Jika dulu Dubai menggantungkan hidupnya pada minyak, kini tidak lagi. Dubai mengemas pariwisatanya, serba mewah dan menarik untuk mendatangkan devisa.
Melansir CNN Travel +, Rabu (23/1/2019), Uni Emirat Arab pernah dilanda stagnasi minyak pada tahun 1969. Kini emas hitamnya hanya menyumbang kurang dari 1% dari total PDB.
Lalu, apakah Dubai akan bisa jadi role model ekonomi di kawasan Teluk Persia?
Kisah ini dimulai dari suatu pagi di bulan Oktober yang cerah, lebih dari tiga dekade yang lalu, sebuah maskapai penerbangan yang tidak dikenal dari kota yang kurang dikenal naik ke langit untuk penerbangan perdananya. Maskapai ini menyewa dua pesawat dari Pakistan International Airlines untuk perjalanan pertama mereka ke Karachi. Itu adalah Emirates.
Hari ini, Emirates yang berbasis di Dubai adalah raksasa penerbangan global. Logonya ada di baju tim sepakbola Liga Premier dan Serie A juga menghiasi lapangan di turnamen tenis global.
Dengan mengangkut penumpang lebih dari 60,5 juta pada akhir 2016-17, itulah maskapai internasional terbesar di dunia. Dubai sering menjadi berita utama dengan gedung pencakar langitnya, pulau buatan dan lereng ski di pusat perbelanjaan.

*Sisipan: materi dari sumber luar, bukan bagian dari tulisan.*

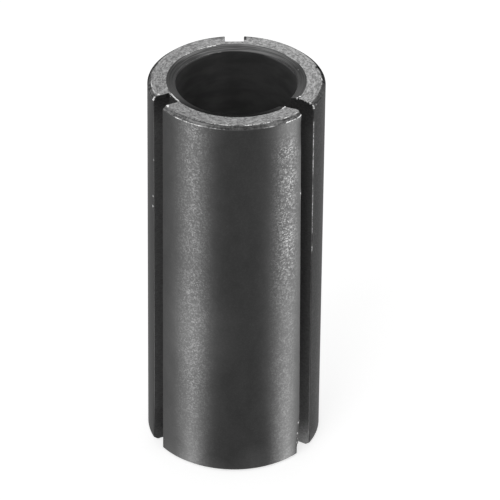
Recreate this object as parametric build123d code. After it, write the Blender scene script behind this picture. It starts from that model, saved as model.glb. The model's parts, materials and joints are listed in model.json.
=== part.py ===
"""Split reducing sleeve that lets a router collet hold a thinner shank.

A short steel tube, turned all over, then sawn lengthways three times. One cut goes right through the
wall and lets the tube close on the shank. Two grooves stop short of the bore and leave a web that bends
when the collet closes, so that the sleeve grips the shank evenly. It is one piece of metal.

The origin is the centre of the lower end face, +Z runs up the bore, and the split faces -Y.
Lengths are in millimetres and angles in degrees.
"""

from build123d import *
from math import cos, radians, sin, tan
import os

# The turned tube: 12 mm outside for the collet, and 8.2 mm inside for a shank of 8 mm
outer_diameter = 12.0
wall = 1.9
length = 28.2
rim_chamfer = 0.25
mouth_width = 0.58
mouth_included_angle = 120.0

# The saw cuts, each angle counted about +Z from +X
split_angle = -90.0
split_width = 1.25
groove_width = 1.3
side_groove_angle = split_angle - 115.8
side_groove_web = 0.70
rear_groove_angle = split_angle + 127.3
rear_groove_web = 0.92
cut_edge_break = 0.05

# How far a cutter runs past the metal, so that it leaves no skin
overrun = 1.0

outer_radius = outer_diameter / 2
bore_radius = outer_radius - wall
mouth_radius = bore_radius + mouth_width
mouth_depth = mouth_width / tan(radians(mouth_included_angle / 2))


def turned_tube():
    """The tube as it comes off the lathe: chamfered rims and a countersunk mouth at each end."""
    half_section = Polyline(
        (mouth_radius, 0),
        (outer_radius - rim_chamfer, 0),
        (outer_radius, rim_chamfer),
        (outer_radius, length - rim_chamfer),
        (outer_radius - rim_chamfer, length),
        (mouth_radius, length),
        (bore_radius, length - mouth_depth),
        (bore_radius, mouth_depth),
        close=True,
    )
    return revolve(Plane.XZ * make_face(half_section), Axis.Z)


def saw_cut(angle, width, floor_radius):
    """A straight cut along the whole tube at that angle, from floor_radius out through the rim."""
    depth = outer_radius + overrun - floor_radius
    cutter = Box(depth, width, length + 2 * overrun, align=(Align.MIN, Align.CENTER, Align.MIN))
    return Rot(0, 0, angle) * Pos(floor_radius, 0, -overrun) * cutter


def cut_edges(body, angle, width):
    """The two long edges that a saw cut leaves along the outside of the tube."""
    reach = (outer_radius**2 - (width / 2) ** 2) ** 0.5
    turn = radians(angle)
    corners = [
        (reach * cos(turn) - side * sin(turn), reach * sin(turn) + side * cos(turn))
        for side in (-width / 2, width / 2)
    ]
    middle = length / 2
    return [body.edges().sort_by_distance((x, y, middle))[0] for x, y in corners]


def reducer_sleeve():
    """The finished sleeve: the tube, its three saw cuts, and their outer edges broken."""
    cuts = [
        (split_angle, split_width, 0),
        (side_groove_angle, groove_width, bore_radius + side_groove_web),
        (rear_groove_angle, groove_width, bore_radius + rear_groove_web),
    ]
    body = turned_tube()
    for angle, width, floor_radius in cuts:
        body -= saw_cut(angle, width, floor_radius)
    edges = [edge for angle, width, _ in cuts for edge in cut_edges(body, angle, width)]
    return chamfer(edges, cut_edge_break)


os.makedirs("parts", exist_ok=True)
export_step(reducer_sleeve(), "parts/reducer_sleeve.step")
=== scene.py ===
import json
from math import asin, atan, cos, radians, sin, sqrt, tan

import bpy
import numpy as np
from mathutils import Euler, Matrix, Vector, noise


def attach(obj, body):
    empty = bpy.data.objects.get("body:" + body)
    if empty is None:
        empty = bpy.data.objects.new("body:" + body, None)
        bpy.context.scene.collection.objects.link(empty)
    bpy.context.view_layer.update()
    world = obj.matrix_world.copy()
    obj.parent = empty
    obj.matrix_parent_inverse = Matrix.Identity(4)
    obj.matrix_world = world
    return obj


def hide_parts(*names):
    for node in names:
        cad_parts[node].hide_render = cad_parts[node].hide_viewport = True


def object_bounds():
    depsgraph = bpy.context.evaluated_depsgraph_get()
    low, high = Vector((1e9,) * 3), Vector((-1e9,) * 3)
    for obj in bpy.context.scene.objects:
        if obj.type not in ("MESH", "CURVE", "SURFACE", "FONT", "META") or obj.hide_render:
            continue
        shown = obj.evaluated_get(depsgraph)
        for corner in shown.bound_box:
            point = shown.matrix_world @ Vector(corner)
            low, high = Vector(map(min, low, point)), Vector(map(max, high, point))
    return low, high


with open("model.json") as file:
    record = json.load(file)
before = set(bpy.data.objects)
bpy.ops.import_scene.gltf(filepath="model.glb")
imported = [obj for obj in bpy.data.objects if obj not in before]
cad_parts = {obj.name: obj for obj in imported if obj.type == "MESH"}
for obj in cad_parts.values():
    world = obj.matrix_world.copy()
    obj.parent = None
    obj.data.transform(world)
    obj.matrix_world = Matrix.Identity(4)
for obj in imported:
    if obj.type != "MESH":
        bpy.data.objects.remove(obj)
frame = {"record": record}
cad_low, cad_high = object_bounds()

# Shapes are worked out in millimetres, and metres come last. Angles count about +Z from +X.
MM = 0.001

# The sleeve's main sizes, read from the frame
mount_sizes = {mount["name"]: mount["dims"] for mount in frame["record"]["mounts"]}
OUTER_RADIUS = (cad_high.x - cad_low.x) / 2 / MM
LENGTH = (cad_high.z - cad_low.z) / MM
BORE_RADIUS = mount_sizes["shank_bore"]["r_mm"]

# The turned ends
RIM_WIDTH = 0.26
RIM_HEIGHT = 0.22
MOUTH_WIDTH = 0.61
MOUTH_DEPTH = 0.21
MOUTH_SLOPE = atan(MOUTH_DEPTH / MOUTH_WIDTH)
MOUTH_RADIUS = BORE_RADIUS + MOUTH_WIDTH
RIM_ROUNDING = 0.03
MOUTH_ROUNDING = 0.02

# How far the edges between the cuts and the outside are broken
EDGE_BREAK = 0.05

# From foot to top the split's angle falls by the one and its width grows by the other
SPLIT_LEAN = radians(3.3)
SPLIT_TAPER = 0.15

# The saw cuts: angle, width, and the floor's radius. The split's angle and width are those at mid-height.
SPLIT = {"angle": radians(-89.7), "width": 1.29, "floor": None}
REAR_GROOVE = {"angle": radians(37.3), "width": 1.3, "floor": 5.02}
SIDE_GROOVE = {"angle": radians(154.2), "width": 1.3, "floor": 4.80}

# The finishes, in the order of the sleeve's material slots
SIDE, RIM, END, MOUTH, SAWN, BORE = range(6)

# Spacing of the mesh along the arcs and up the side, and its distances from an edge
ARC_STEP = 0.13
ROW_STEP = 0.30
BESIDE_AN_EDGE = (0.02, 0.08, 0.20, 0.40)

# Shares at which the mesh cuts a groove's wall, the slopes of the rim and the mouth, and the ends
DOWN_A_WALL = (1.0, 0.95, 0.8, 0.55, 0.25)
ALONG_A_SLOPE = (0.08, 0.36, 0.64, 0.92)
ACROSS_AN_END = (0.01, 0.05, 0.15, 0.3, 0.5, 0.7, 0.85, 0.95, 0.99)
FLOOR_STOPS = 9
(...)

Kebangkitan Emirates dijalankan dengan hati-hati, mencerminkan perencanaan ekonomi yang serius. Keberadaannya telah menopang evolusi emirat regional ke kota dunia yang terkemuka.
Syekh Rashid bin Saeed al Maktoum, emir atau pemimpin Dubai antara tahun 1958 dan 1990, alih-alih mengandalkan sumber daya yang menipis lalu mendayagunakan pada sumber daya permanen, yakni geografi Dubai. Terletak di rute perdagangan utama antara Timur dan Barat, emirat memiliki akses ke Laut Arab dan Samudra Hindia melalui garis pantai Teluk Persia.
Dari Dubai, traveler dapat terbang ke sepertiga negara di dunia dalam waktu empat jam dan ke dua pertiga dalam waktu delapan jam. Singkatnya, Dubai memiliki geografi komersial yang patut dikembangkan.
Putranya, penguasa Dubai saat ini dan perdana menteri Uni Emirat Arab, Sheikh Mohammed bin Rashid al Maktoum, memanfaatkannya dengan tiga cara, yakni perdagangan, transportasi dan pariwisata. Ketiganya menciptakan ekonomi bebas minyak di wilayahnya.
Lalu dimulailah pengerukan Sungai Dubai pada awal 1960-an memungkinkan kapal dagang berukuran besar dapat berlabuh, penciptaan pelabuhan laut besar, Jebel Ali pada tahun 1979. Sejarawan Graeme Wilson mencatat dalam bukunya, kegigihannya terbayar, karena pada 2015 Jebel Ali Port adalah pelabuhan peti kemas terbesar kesembilan di dunia berdasarkan volume perdagangan dengan layanan mingguan hingga 140 pelabuhan.
Konektivitas transportasi udara Dubai lebih mengesankan. Pada tahun 2014, Bandara Internasional Dubai melampaui London Heathrow sebagai bandara tersibuk di dunia dalam hal penumpang internasional.
Para pemimpin Dubai sedang merencanakan bandara baru, yakni Bandara Internasional Al Maktoum, yang telah dibuka untuk penerbangan kargo. Setelah selesai pada tahun 2025 akan menjadi rumah baru untuk Emirates Airline dengan kapasitas hingga 120 juta penumpang.
Tidak mengherankan bahwa penerbangan menyumbang lebih dari seperempat dari PDB Dubai. Bahkan dapat mencapai 44% pada tahun 2030, menurut sebuah studi Oxford Economics.
Ketika para pemimpin Dubai memulai rencana besar, mereka tidak bisa meramalkan guncangan ekonomi ke depan. Karena bahwa negara-negara seperti China, India dan banyak negara Asia lainnya akan menjadi bagian dari penyeimbangan kembali kekuatan ekonomi dari Barat ke Timur.